I’m going out with her.’
‘You’re what?’
‘I’m going out with her. Believe me. She’s a human. She responds.’
He unbuttoned his slippery cool white shirt and returned it to the coat hanger. He hung the hanger behind the door again. He slipped off his underpants and ran his hands down his flawless hairless chest and between his thighs. ‘You can’t help yourself can you, Kissy? You’re responding. You know I think you’re shit, but you don’t care.’
‘I am shit,’ Mort said.
‘You are shit.’ He hooked his finger into the top of Mort’s underpants and tugged at the elastic. ‘I went to her house last night. She’s pregnant. Her tits are full of milk.’ He let the elastic go and lay on the bed on his stomach. ‘When I came back here I took the books off Granny’s desk.’ He rolled on his back, smiling. ‘I wrapped them in a plastic bag and buried them.’
‘You really think that’s smart?’ Mort said, but he had already stopped caring if it was smart or not.
‘You want to argue with me, or you want to have some fun?’
‘Benny, what’s happened to you?’
‘I’m an angel,’ Benny said.
‘What does that mean?’ Mort put out a finger to feel the boy’s smooth thigh.
‘It means I am in control. It means everyone does what I say.’
33
He would ‘show his life’, sure, silly as this was. He would be a monkey for his son. You know what was weird? What was weird was he was finally an inch away from happiness.

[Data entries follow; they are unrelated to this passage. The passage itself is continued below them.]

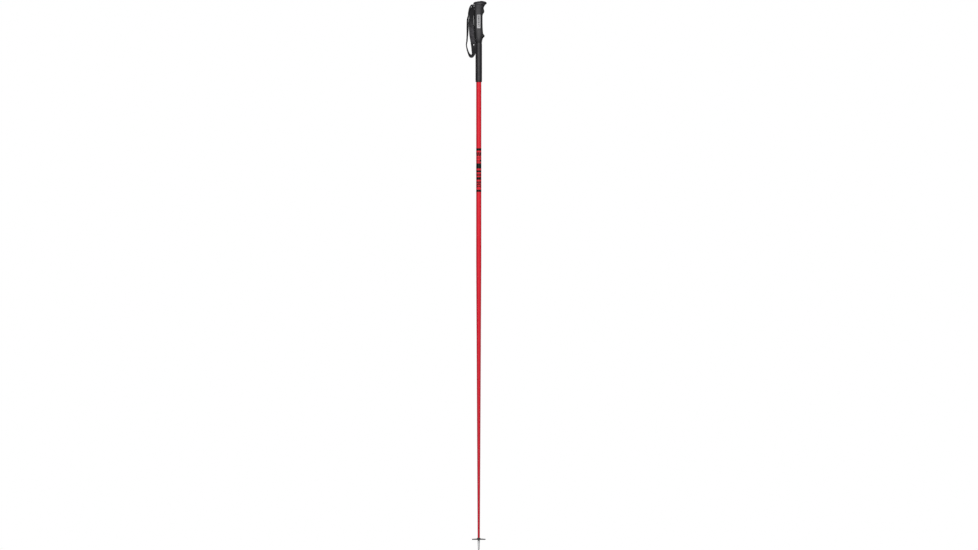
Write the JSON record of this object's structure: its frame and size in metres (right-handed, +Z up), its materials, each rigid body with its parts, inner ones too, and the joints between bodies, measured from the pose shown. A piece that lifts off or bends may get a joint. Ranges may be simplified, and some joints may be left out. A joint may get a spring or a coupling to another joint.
{
  "type": "ski pole",
  "caption": "Alpine ski pole: tapered tube shaft, grip with finger ridges and beak, wrist strap held by a wedge, long hand sleeve, small snow basket and metal tip.",
  "frame": {"origin": "centre of the tip's flat end, on the shaft's axis", "axes": "+Z up the shaft's axis towards the grip; +X forwards, the side the fingers close on and the beak points to, so the wrist strap hangs on the -X side; +Y across the grip"},
  "size_m": [0.0535, 0.0348, 1.4],
  "materials": {
    "red_paint": "gloss red lacquer on an aluminium tube, with a dark printed band",
    "plug_plastic": "matte moulded",
    "grip_charcoal": "fine moulded grain, dark grey",
    "soft_black": "soft-touch black",
    "cap_rubber": "soft-touch black",
    "sleeve_rubber": "satin, fine grain",
    "badge_grey": "satin light grey with a dark abstract pattern",
    "webbing": "woven webbing",
    "pad_fabric": "brushed knit",
    "wedge_plastic": "matte moulded",
    "pin_steel": "plain",
    "basket_plastic": "matte moulded",
    "tip_steel": "turned, satin",
    "insert_steel": "ground"
  },
  "bodies": {
    "pole": {"shaft": "red_paint", "shaft_top_plug": "plug_plastic", "grip_shell": "grip_charcoal", "finger_pad": "soft_black", "palm_pad": "soft_black", "grip_cap": "cap_rubber", "badge_left": "badge_grey", "badge_right": "badge_grey", "grip_collar": "soft_black", "grip_sleeve": "sleeve_rubber", "strap_anchor_pin": "pin_steel", "strap_tail": "webbing", "tip_ferrule": "tip_steel", "tip_insert": "insert_steel"},
    "basket": {"basket": "basket_plastic"},
    "strap_lock": {"strap_wedge": "wedge_plastic"},
    "strap": {"strap_loop": "webbing", "wrist_pad": "pad_fabric"}
  },
  "joints": [
    {"name": "strap_swing", "type": "hinge", "parent": "pole", "child": "strap", "pos_m": [-0.0158, 0, 1.388], "axis": [0, 1, 0], "range_deg": [0, 90]},
    {"name": "strap_wedge_lift", "type": "slide", "parent": "pole", "child": "strap_lock", "axis": [0, 0, 1], "range_m": [0, 0.008]},
    {"name": "basket_spin", "type": "hinge", "parent": "pole", "child": "basket", "pos_m": [0, 0, 0.028], "axis": [0, 0, 1], "continuous": true}
  ]
}
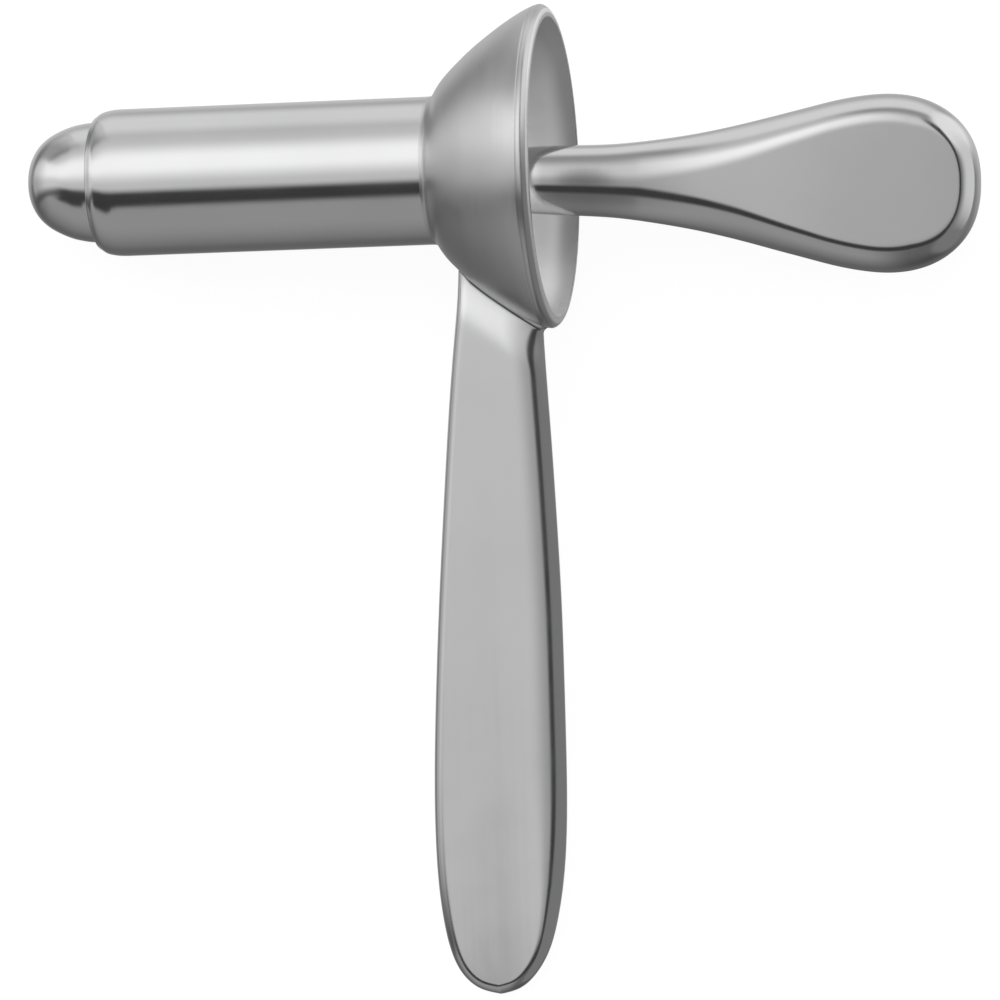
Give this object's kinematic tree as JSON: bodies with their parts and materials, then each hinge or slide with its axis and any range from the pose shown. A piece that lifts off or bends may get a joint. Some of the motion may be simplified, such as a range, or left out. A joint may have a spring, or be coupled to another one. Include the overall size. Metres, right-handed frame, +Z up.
{
  "type": "anoscope",
  "caption": "Tubular anoscope: polished tube with a flared funnel, flat side handle and a loose obturator with a domed tip and a teardrop grip, lying on its side.",
  "frame": {"origin": "centre of the bounding box at its lowest level, which is the table the instrument lies on", "axes": "+Z up from the table, +X from the domed tip towards the obturator's grip, along the instrument's length as seen from above, -Y towards the end of the side handle"},
  "size_m": [0.1444, 0.1476, 0.0477],
  "materials": {
    "tube_steel": "polished, with faint lengthwise and ring marks",
    "funnel_steel": "satin, with fine turning rings inside",
    "handle_steel": "fine satin faces and polished edges",
    "tip_steel": "polished",
    "grip_steel": "polished"
  },
  "bodies": {
    "anoscope_body": {"tube": "tube_steel", "funnel": "funnel_steel", "handle": "handle_steel", "handle_braze": "handle_steel"},
    "obturator_plug": {"obturator_tip": "tip_steel", "obturator_back_plate": "tip_steel"},
    "obturator_grip": {"obturator_stem": "tip_steel", "obturator_handle": "grip_steel"}
  },
  "joints": [
    {"name": "obturator_slide", "type": "slide", "parent": "anoscope_body", "child": "obturator_plug", "axis": [0.9802, 0.0124, 0.1976], "range_m": [0, 0.085]},
    {"name": "obturator_turn", "type": "hinge", "parent": "obturator_plug", "child": "obturator_grip", "pos_m": [-0.04884, 0.04864, 0.01126], "axis": [0.9983, -0.0056, 0.0577], "continuous": true}
  ]
}
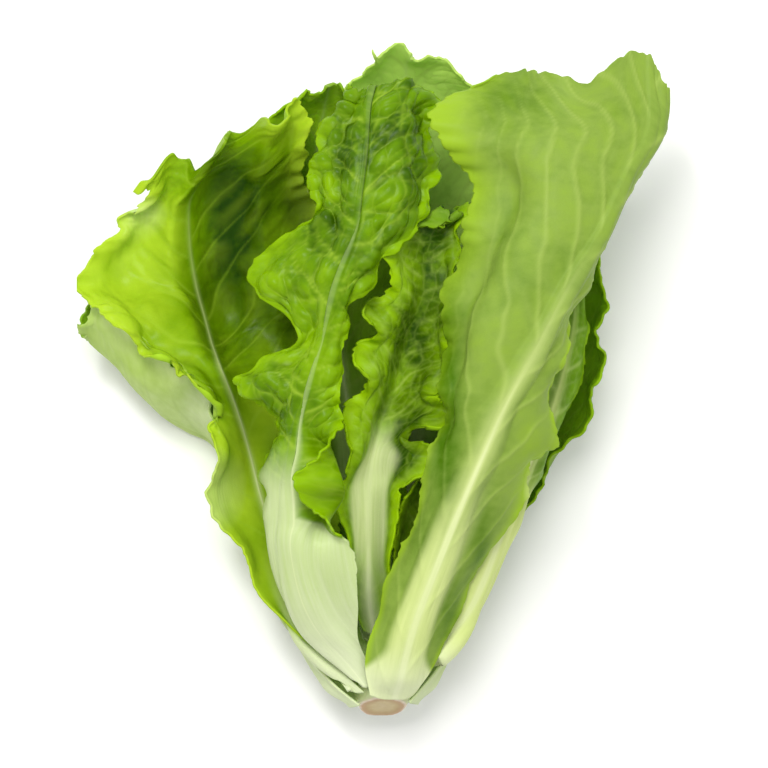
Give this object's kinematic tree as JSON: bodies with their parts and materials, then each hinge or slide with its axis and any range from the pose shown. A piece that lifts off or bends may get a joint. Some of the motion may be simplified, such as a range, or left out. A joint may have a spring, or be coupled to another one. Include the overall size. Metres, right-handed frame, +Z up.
{
  "type": "romaine lettuce heart",
  "caption": "Fanned romaine lettuce heart with a cut stem end, pale ribbed stalks and ruffled green leaves, lying on its side as a salad vegetable.",
  "frame": {"origin": "on the surface that the head lies on, under the middle of its box", "axes": "+Y from the cut stem end to the leaf tips, +Z up from the surface, +X to the right seen from above with the stem towards the viewer"},
  "size_m": [0.208, 0.2366, 0.077],
  "materials": {
    "stem": "cut stem, browned and dry on its cut face, pale green at its sides",
    "pale_leaf": "waxy matte outer side of a leaf, pale green with a lighter rib",
    "heart_leaf": "tender inner leaf, yellow green, satin",
    "green_leaf": "crinkled green leaf with satin gloss"
  },
  "bodies": {
    "root": {"stem_butt": "stem", "front_right_leaf": "pale_leaf", "outer_left_leaf": "pale_leaf", "right_leaf": "pale_leaf", "centre_leaf": "heart_leaf", "inner_right_leaf": "heart_leaf", "crinkled_leaf": "green_leaf", "left_leaf": "green_leaf", "upper_left_leaf": "green_leaf", "back_leaf": "green_leaf", "outer_right_leaf": "green_leaf"}
  },
  "joints": []
}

Show his life? Bare his arse? Sure, but not like the little blackmailer imagined.
He would talk to her, sure he would. What’s more: he was busting to do it. He had the day’s job sheets spread out across his desk, but he could not concentrate on them. They had finally become irrelevant.
He knew nothing about tax. He could not even read the balance sheets he signed each year, but he knew enough, by Christ he did, to show his life to the Tax Inspector. He would embrace her. He would draw her towards him like a dagger, have her drive some official stake into the business, right into its rubbery, resisting heart.